In my last op-ed in North Texas e-News(February 1, 2024), I noted that long before Dr. Martin Luther King, Jr. was born in January, Abraham Lincoln and Frederick Douglass were both born in February. For that reason, February was chosen to be Black History Month. Most US citizens know much more about Lincoln than about Douglass, the most important leader of the movement for African US-American civil rights in the nineteenth century.

 

Frederick Douglas
Frederick Douglass was born in Maryland (February 14, 1817) where he escaped from slavery and played a key role in the abolition movement. Some records note that he was born a year earlier, but February 14 is most certain—his mother called him “My little Valentine.”

 

Douglass’ literary skills began when he began reading Bible verses under the supervision of his mother.* He is best known for three published pieces—the best known is “What to the slave is the Fourth of July?”

 

He was known for his oratory skills and as a social reformer in the northeast of the USA. Many wondered how a freed slave could be such an accomplished orator and writer.

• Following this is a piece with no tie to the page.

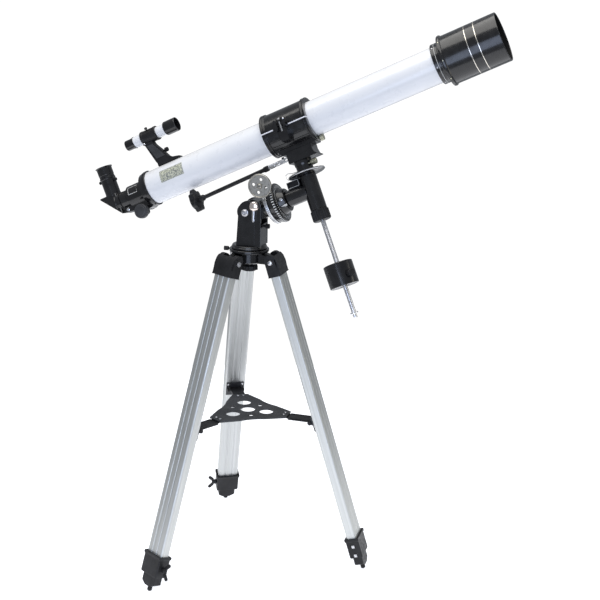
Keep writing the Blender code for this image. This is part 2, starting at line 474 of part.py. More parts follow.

Certainly, he must have graduated from an Historic Black College or University(HBCU)! A good guess would have been Lincoln University in Pennsylvania.**

 

After so many questions about his education, Frederick Douglass had a standard reply: “My only degree is forever written on my back!”

 

*It was illegal in most slave-owning states to teach slave children how to read and write; this did not include biblical education which encouraged resistance to the ruling powers in biblical times. Slavery may have lasted longer had reading the Bible been illegal!

 

**Founded as Ashmun Institute in 1854. Lincoln University was the first HBCU to offer a college degree.